Running the Focused De Novo Design
For this tutorial, we'll use the same 3WZE anchor that we generated for de novo refinement, and we'll use the fragment library that we generated from sorafinib.
1. Move the 3WZE anchor mol2 file, and all of the 3WZE fragment library files to a new directory.
2. Type "touch 3WZE_focused.in" to generate a blank file
3. Type "dock6 -i 3WZE_focused.in" to go through DOCK's question tree. Use the following input file as a guide for how the questions should be answered:
conformer_search_type denovo dn_fraglib_scaffold_file 3WZE_scaffold.mol2 dn_fraglib_linker_file 3WZE_linker.mol2 dn_fraglib_sidechain_file 3WZE_sidechain.mol2 dn_user_specified_anchor yes dn_fraglib_anchor_file Chopped_ligand_for_denovo.mol2 dn_torenv_table 3WZE_torenv.dat dn_name_identifier focused_3WZE dn_sampling_method graph dn_graph_max_picks 30 dn_graph_breadth 3 dn_graph_depth 2 dn_graph_temperature 100.0 dn_pruning_conformer_score_cutoff 100.0 dn_pruning_conformer_score_scaling_factor 2.0 dn_pruning_clustering_cutoff 100.0 dn_mol_wt_cutoff_type soft dn_upper_constraint_mol_wt 550.0 dn_lower_constraint_mol_wt 0.0 dn_mol_wt_std_dev 35.0 dn_constraint_rot_bon 15 dn_constraint_formal_charge 2.0 dn_heur_unmatched_num 1 dn_heur_matched_rmsd 2.0 dn_unique_anchors 1 dn_max_grow_layers 1 dn_max_root_size 25 dn_max_layer_size 25 dn_max_current_aps 5 dn_max_scaffolds_per_layer 1 dn_write_checkpoints yes dn_write_prune_dump no dn_write_orients no dn_write_growth_trees no dn_output_prefix 3WZE_focused use_internal_energy yes internal_energy_rep_exp 12 internal_energy_cutoff 100.0 use_database_filter no orient_ligand no bump_filter no score_molecules yes contact_score_primary no grid_score_primary yes grid_score_rep_rad_scale 1 grid_score_vdw_scale 1 grid_score_es_scale 1 grid_score_grid_prefix grid minimize_ligand no atom_model all vdw_defn_file /gpfs/projects/AMS536/zzz.programs/dock6.10/parameters/vdw_de_novo.defn flex_defn_file /gpfs/projects/AMS536/zzz.programs/dock6.10/parameters/flex.defn flex_drive_file /gpfs/projects/AMS536/zzz.programs/dock6.10/parameters/flex_drive.tbl
Note that this process doesn't need to be performed with the anchor we designed for the refinement run. It was only used in this case because it will be easy to visualize the resulting molecules and examine which moieties were added to the single dummy atom.

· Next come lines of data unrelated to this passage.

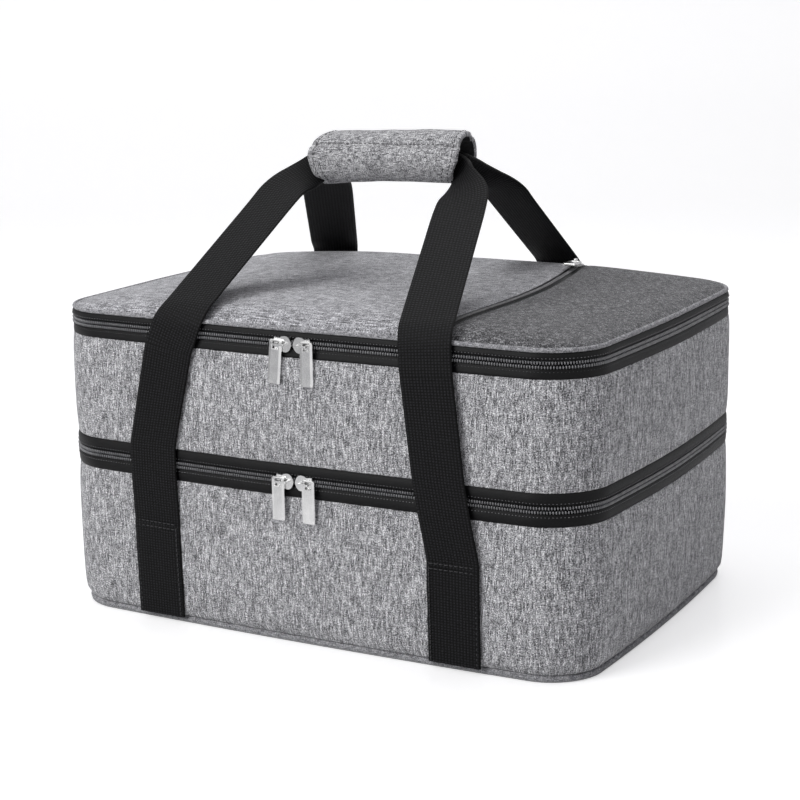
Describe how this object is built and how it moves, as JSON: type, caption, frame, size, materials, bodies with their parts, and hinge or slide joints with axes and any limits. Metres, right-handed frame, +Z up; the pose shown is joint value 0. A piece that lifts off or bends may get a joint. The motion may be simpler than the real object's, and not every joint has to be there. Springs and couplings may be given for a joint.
{
  "type": "insulated lunch bag",
  "caption": "Soft rectangular insulated bag with stacked zipped compartments, a zipped lid pocket and webbing handles held together by a padded wrap.",
  "frame": {"origin": "middle of the flat base, on the surface that the bag stands on", "axes": "+X along the long side to the right seen from the front, +Y from front to back, +Z up"},
  "size_m": [0.4218, 0.3171, 0.334],
  "materials": {
    "grey_melange_fabric": "woven grey melange, matt",
    "dark_melange_fabric": "woven dark grey melange, matt",
    "webbing": "woven black webbing",
    "zip_tape": "woven black tape",
    "zip_coil": "moulded zip teeth, dark grey",
    "nickel_hardware": "bright nickel plate",
    "foam": "closed-cell foam, hidden",
    "foil_liner": "silver insulating film on a thin backing",
    "stiffener_board": "thin stiffening board, hidden",
    "hook_and_loop": "black hook-and-loop strip"
  },
  "bodies": {
    "lower_case": {"base_panel": "grey_melange_fabric", "base_board": "stiffener_board", "base_piping": "grey_melange_fabric", "base_foam": "foam", "lower_wall": "grey_melange_fabric", "lower_foam": "foam", "lower_liner": "foil_liner", "lower_zip_tape": "zip_tape", "lower_zip_coil": "zip_coil", "lower_hinge_strip": "grey_melange_fabric", "front_left_sewn_strap": "webbing", "front_right_sewn_strap": "webbing", "back_left_sewn_strap": "webbing", "back_right_sewn_strap": "webbing"},
    "deck": {"deck_lower_coil": "zip_coil", "deck_lower_tape": "zip_tape", "deck_lower_hinge_strip": "grey_melange_fabric", "deck_underside": "foil_liner", "deck_floor_foam": "foam", "deck_wall": "grey_melange_fabric", "deck_foam": "foam", "deck_liner": "foil_liner", "deck_upper_tape": "zip_tape", "deck_upper_coil": "zip_coil", "deck_upper_hinge_strip": "grey_melange_fabric"},
    "lid": {"lid_coil": "zip_coil", "lid_tape": "zip_tape", "lid_hinge_strip": "grey_melange_fabric", "lid_piping": "grey_melange_fabric", "lid_foam": "foam", "lid_liner": "foil_liner", "lid_main_panel": "grey_melange_fabric", "lid_pocket_panel": "dark_melange_fabric", "pocket_left_tape": "zip_tape", "pocket_right_tape": "zip_tape", "pocket_coil": "zip_coil"},
    "lower_left_slider": {"lower_left_slider": "nickel_hardware"},
    "lower_left_pull": {"lower_left_pull": "nickel_hardware"},
    "lower_right_slider": {"lower_right_slider": "nickel_hardware"},
    "lower_right_pull": {"lower_right_pull": "nickel_hardware"},
    "upper_left_slider": {"upper_left_slider": "nickel_hardware"},
    "upper_left_pull": {"upper_left_pull": "nickel_hardware"},
    "upper_right_slider": {"upper_right_slider": "nickel_hardware"},
    "upper_right_pull": {"upper_right_pull": "nickel_hardware"},
    "pocket_slider": {"pocket_slider": "nickel_hardware"},
    "pocket_pull": {"pocket_pull": "nickel_hardware"},
    "front_straps": {"front_left_strap": "webbing", "front_right_strap": "webbing"},
    "back_straps": {"back_left_strap": "webbing", "back_right_strap": "webbing"},
    "front_handle": {"front_handle_webbing": "webbing", "wrap_cover": "grey_melange_fabric", "wrap_pad": "foam", "wrap_loop_strip": "hook_and_loop"},
    "back_handle": {"back_handle_webbing": "webbing"},
    "wrap_flap": {"wrap_flap_cover": "grey_melange_fabric", "wrap_flap_pad": "foam"}
  },
  "joints": [
    {"name": "deck_hinge", "type": "hinge", "parent": "lower_case", "child": "deck", "pos_m": [0, 0.1535, 0.115], "axis": [-1, 0, 0], "range_deg": [0, 62]},
    {"name": "lid_hinge", "type": "hinge", "parent": "deck", "child": "lid", "pos_m": [0, 0.15178, 0.2073], "axis": [-1, 0, 0], "range_deg": [0, 95]},
    {"name": "front_fold", "type": "hinge", "parent": "lower_case", "child": "front_straps", "pos_m": [0, -0.15218, 0.075], "axis": [1, 0, 0], "range_deg": [0, 51], "deforming": ["front_left_strap", "front_right_strap"]},
    {"name": "front_drop", "type": "hinge", "parent": "front_straps", "child": "front_handle", "pos_m": [0, -0.15341, 0.2073], "axis": [1, 0, 0], "range_deg": [0, 133], "deforming": ["front_handle_webbing"]},
    {"name": "back_fold", "type": "hinge", "parent": "lower_case", "child": "back_straps", "pos_m": [0, 0.1535, 0.115], "axis": [-1, 0, 0], "range_deg": [0, 62], "deforming": ["back_left_strap", "back_right_strap"]},
    {"name": "back_drop", "type": "hinge", "parent": "back_straps", "child": "back_handle", "pos_m": [0, 0.15418, 0.2073], "axis": [-1, 0, 0], "range_deg": [0, 76], "deforming": ["back_handle_webbing"]},
    {"name": "wrap_peel", "type": "hinge", "parent": "front_handle", "child": "wrap_flap", "pos_m": [0, 0.00899, 0.33158], "axis": [1, 0, 0], "range_deg": [0, 110]},
    {"name": "lower_left_zip_run", "type": "hinge", "parent": "lower_case", "child": "lower_left_slider", "pos_m": [0, 2.5399, 0.115], "axis": [0, 0, -1], "range_deg": [0, 3.02]},
    {"name": "lower_left_pull_swing", "type": "hinge", "parent": "lower_left_slider", "child": "lower_left_pull", "pos_m": [-0.0116, -0.1575, 0.115], "axis": [0, 1, 0], "range_deg": [-10, 90]},
    {"name": "lower_right_zip_run", "type": "hinge", "parent": "lower_case", "child": "lower_right_slider", "pos_m": [0, 2.5399, 0.115], "axis": [0, 0, 1], "range_deg": [0, 3.02]},
    {"name": "lower_right_pull_swing", "type": "hinge", "parent": "lower_right_slider", "child": "lower_right_pull", "pos_m": [0.0116, -0.1575, 0.115], "axis": [0, -1, 0], "range_deg": [-10, 90]},
    {"name": "upper_left_zip_run", "type": "hinge", "parent": "deck", "child": "upper_left_slider", "pos_m": [0, 3.34429, 0.2073], "axis": [0, 0, -1], "range_deg": [0, 2.33]},
    {"name": "upper_left_pull_swing", "type": "hinge", "parent": "upper_left_slider", "child": "upper_left_pull", "pos_m": [-0.0116, -0.15578, 0.2073], "axis": [0, 1, 0], "range_deg": [-10, 90]},
    {"name": "upper_right_zip_run", "type": "hinge", "parent": "deck", "child": "upper_right_slider", "pos_m": [0, 3.34429, 0.2073], "axis": [0, 0, 1], "range_deg": [0, 2.33]},
    {"name": "upper_right_pull_swing", "type": "hinge", "parent": "upper_right_slider", "child": "upper_right_pull", "pos_m": [0.0116, -0.15578, 0.2073], "axis": [0, -1, 0], "range_deg": [-10, 90]},
    {"name": "pocket_zip_run", "type": "hinge", "parent": "lid", "child": "pocket_slider", "pos_m": [-0.4642, -0.04038, -0.07344], "axis": [0.466, 0.0362, -0.8841], "range_deg": [0, 17.82]},
    {"name": "pocket_pull_swing", "type": "hinge", "parent": "pocket_slider", "child": "pocket_pull", "pos_m": [0.08688, 0.1075, 0.22525], "axis": [-0.0093, -0.0835, -0.9965], "range_deg": [-60, 60]}
  ],
  "couplings": [
    {"joint": "front_fold", "follows": "deck_hinge", "ratio": 0.82},
    {"joint": "front_drop", "follows": "lid_hinge", "ratio": 1.4},
    {"joint": "back_fold", "follows": "deck_hinge", "ratio": 1},
    {"joint": "back_drop", "follows": "lid_hinge", "ratio": 0.8}
  ]
}
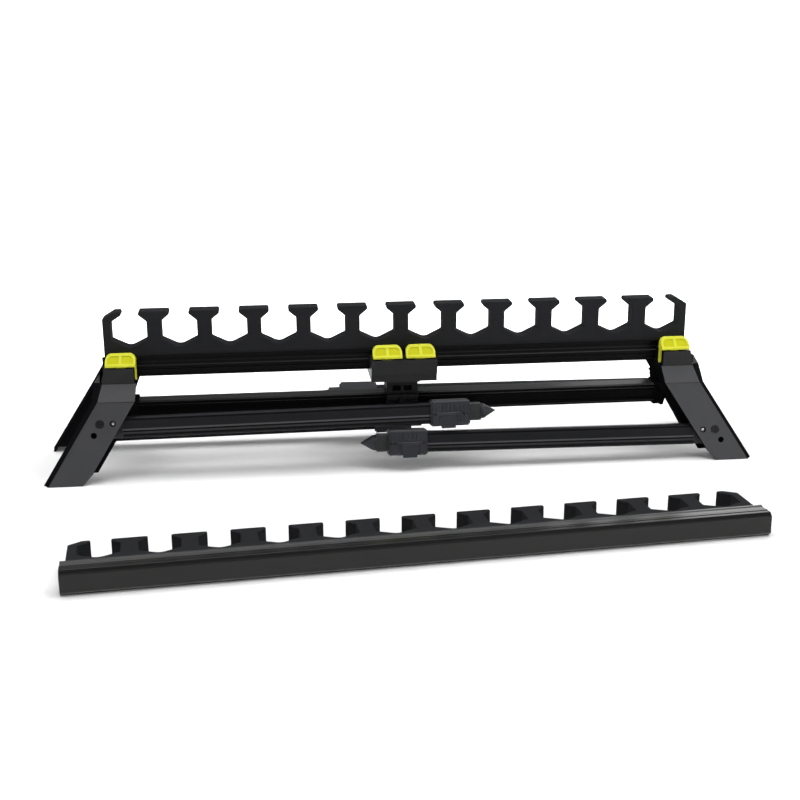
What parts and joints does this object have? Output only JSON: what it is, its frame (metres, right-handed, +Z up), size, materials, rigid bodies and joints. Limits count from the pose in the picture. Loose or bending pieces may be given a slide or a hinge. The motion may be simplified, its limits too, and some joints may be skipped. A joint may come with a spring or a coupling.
{
  "type": "fishing rod rest",
  "caption": "Low free-standing fishing rod rest: foam comb in a clamped channel, folding telescopic legs with ground spikes, and a spare comb bar.",
  "frame": {"origin": "on the floor under the middle of the bounding box of the stand and its spare comb", "axes": "+X along the combs to the picture's right, +Y from the front (latch) side to the rear, +Z up"},
  "size_m": [0.8886, 0.463, 0.194],
  "materials": {
    "housing": "fine moulded texture",
    "black_moulding": "fine moulded texture",
    "tube": "satin anodised",
    "inner_tube": "satin",
    "latch": "semi gloss",
    "foam": "closed-cell foam",
    "channel": "satin anodised",
    "steel": "brushed",
    "black_steel": "blackened"
  },
  "bodies": {
    "stand": {"shell_front_left": "housing", "shell_front_right": "housing", "shell_rear_left": "housing", "shell_rear_right": "housing", "frame_left": "black_moulding", "frame_right": "black_moulding", "saddle_left": "black_moulding", "saddle_right": "black_moulding", "beam": "channel", "centre_clip": "black_moulding", "clip_strap": "black_moulding", "clip_pin": "steel", "clip_screws": "black_steel", "pivot_bolts": "black_steel", "pivot_nuts": "black_steel", "latch_pins": "steel", "comb_channel": "channel", "comb_foam": "foam"},
    "leg_front_left": {"knuckle_front_left": "black_moulding", "tube_front_left": "tube", "clamp_front_left": "black_moulding", "lever_pin_front_left": "black_steel"},
    "extension_front_left": {"inner_front_left": "inner_tube", "spike_front_left": "black_moulding"},
    "lever_front_left": {"lever_front_left": "black_moulding"},
    "button_front_left": {"button_front_left": "steel"},
    "leg_front_right": {"knuckle_front_right": "black_moulding", "tube_front_right": "tube", "clamp_front_right": "black_moulding", "lever_pin_front_right": "black_steel"},
    "extension_front_right": {"inner_front_right": "inner_tube", "spike_front_right": "black_moulding"},
    "lever_front_right": {"lever_front_right": "black_moulding"},
    "button_front_right": {"button_front_right": "steel"},
    "leg_rear_left": {"knuckle_rear_left": "black_moulding", "tube_rear_left": "tube", "clamp_rear_left": "black_moulding", "lever_pin_rear_left": "black_steel"},
    "extension_rear_left": {"inner_rear_left": "inner_tube", "spike_rear_left": "black_moulding"},
    "lever_rear_left": {"lever_rear_left": "black_moulding"},
    "button_rear_left": {"button_rear_left": "steel"},
    "leg_rear_right": {"knuckle_rear_right": "black_moulding", "tube_rear_right": "tube", "clamp_rear_right": "black_moulding", "lever_pin_rear_right": "black_steel"},
    "extension_rear_right": {"inner_rear_right": "inner_tube", "spike_rear_right": "black_moulding"},
    "lever_rear_right": {"lever_rear_right": "black_moulding"},
    "button_rear_right": {"button_rear_right": "steel"},
    "latch_left": {"latch_left": "latch"},
    "latch_centre_left": {"latch_centre_left": "latch"},
    "latch_centre_right": {"latch_centre_right": "latch"},
    "latch_right": {"latch_right": "latch"},
    "spare_comb": {"spare_channel": "channel", "spare_foam": "foam"}
  },
  "joints": [
    {"name": "fold_front_left", "type": "hinge", "parent": "stand", "child": "leg_front_left", "pos_m": [-0.36509, 0.10124, 0.06785], "axis": [0, 0.9744, -0.225], "range_deg": [0, 120]},
    {"name": "extend_front_left", "type": "slide", "parent": "leg_front_left", "child": "extension_front_left", "axis": [1, 0.0022, 0.0094], "range_m": [0, 0.24]},
    {"name": "lever_front_left", "type": "hinge", "parent": "leg_front_left", "child": "lever_front_left", "pos_m": [0.05156, 0.08858, 0.06811], "axis": [-1, -0.0022, -0.0094], "range_deg": [0, 110]},
    {"name": "button_front_left", "type": "slide", "parent": "leg_front_left", "child": "button_front_left", "axis": [0, 0.9744, -0.225], "range_m": [0, 0.002], "stiffness_N_per_m": 400},
    {"name": "fold_front_right", "type": "hinge", "parent": "stand", "child": "leg_front_right", "pos_m": [0.38609, 0.09359, 0.03472], "axis": [0, -0.9744, 0.225], "range_deg": [0, 120]},
    {"name": "extend_front_right", "type": "slide", "parent": "leg_front_right", "child": "extension_front_right", "axis": [-1, 0.0022, 0.0094], "range_m": [0, 0.24]},
    {"name": "lever_front_right", "type": "hinge", "parent": "leg_front_right", "child": "lever_front_right", "pos_m": [0.00344, 0.08085, 0.03466], "axis": [-1, 0.0022, 0.0094], "range_deg": [0, 110]},
    {"name": "button_front_right", "type": "slide", "parent": "leg_front_right", "child": "button_front_right", "axis": [0, 0.9744, -0.225], "range_m": [0, 0.002], "stiffness_N_per_m": 400},
    {"name": "fold_rear_left", "type": "hinge", "parent": "stand", "child": "leg_rear_left", "pos_m": [-0.39979, 0.21079, 0.02888], "axis": [0, 0.9744, 0.225], "range_deg": [0, 120]},
    {"name": "extend_rear_left", "type": "slide", "parent": "leg_rear_left", "child": "extension_rear_left", "axis": [1, -0.0022, 0.0094], "range_m": [0, 0.24]},
    {"name": "lever_rear_left", "type": "hinge", "parent": "leg_rear_left", "child": "lever_rear_left", "pos_m": [-0.00715, 0.22351, 0.02891], "axis": [1, -0.0022, 0.0094], "range_deg": [0, 110]},
    {"name": "button_rear_left", "type": "slide", "parent": "leg_rear_left", "child": "button_rear_left", "axis": [0, -0.9744, -0.225], "range_m": [0, 0.002], "stiffness_N_per_m": 400},
    {"name": "fold_rear_right", "type": "hinge", "parent": "stand", "child": "leg_rear_right", "pos_m": [0.37879, 0.20314, 0.06201], "axis": [0, -0.9744, -0.225], "range_deg": [0, 120]},
    {"name": "extend_rear_right", "type": "slide", "parent": "leg_rear_right", "child": "extension_rear_right", "axis": [-1, -0.0022, 0.0094], "range_m": [0, 0.24]},
    {"name": "lever_rear_right", "type": "hinge", "parent": "leg_rear_right", "child": "lever_rear_right", "pos_m": [-0.04785, 0.21579, 0.06236], "axis": [1, 0.0022, -0.0094], "range_deg": [0, 110]},
    {"name": "button_rear_right", "type": "slide", "parent": "leg_rear_right", "child": "button_rear_right", "axis": [0, -0.9744, -0.225], "range_m": [0, 0.002], "stiffness_N_per_m": 400},
    {"name": "latch_left", "type": "hinge", "parent": "stand", "child": "latch_left", "pos_m": [-0.33945, 0.11892, 0.119], "axis": [1, 0, 0], "range_deg": [0, 12]},
    {"name": "latch_centre_left", "type": "hinge", "parent": "stand", "child": "latch_centre_left", "pos_m": [-0.02025, 0.11892, 0.119], "axis": [1, 0, 0], "range_deg": [0, 12]},
    {"name": "latch_centre_right", "type": "hinge", "parent": "stand", "child": "latch_centre_right", "pos_m": [0.02025, 0.11892, 0.119], "axis": [1, 0, 0], "range_deg": [0, 12]},
    {"name": "latch_right", "type": "hinge", "parent": "stand", "child": "latch_right", "pos_m": [0.33945, 0.11892, 0.119], "axis": [1, 0, 0], "range_deg": [0, 12]},
    {"name": "spare_lift", "type": "slide", "parent": "stand", "child": "spare_comb", "axis": [0, 0, 1], "range_m": [0, 0.25]}
  ]
}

4. Import the 3WZE_focused.denovo_build.mol2 file to your local machine, and either use Chimera's viewdock command to open it, or open it in ChimeraX and type "viewdockx". There should be 1 molecule in the file, and it should look like the following:
In using sorafinib to generate the library and acnhor, and in only allowing a single growth layer, we've effectively reproduced the original ligand. Obviously, this is not the intended purpose of focused de novo design, but the lack of numerous output molecules demonstrates that we have successfully performed a de novo design run with our custom library, otherwise moieties from DOCK 6.10's massive library would have been used to generate numerous ligands, as we observed in the de novo' refinement.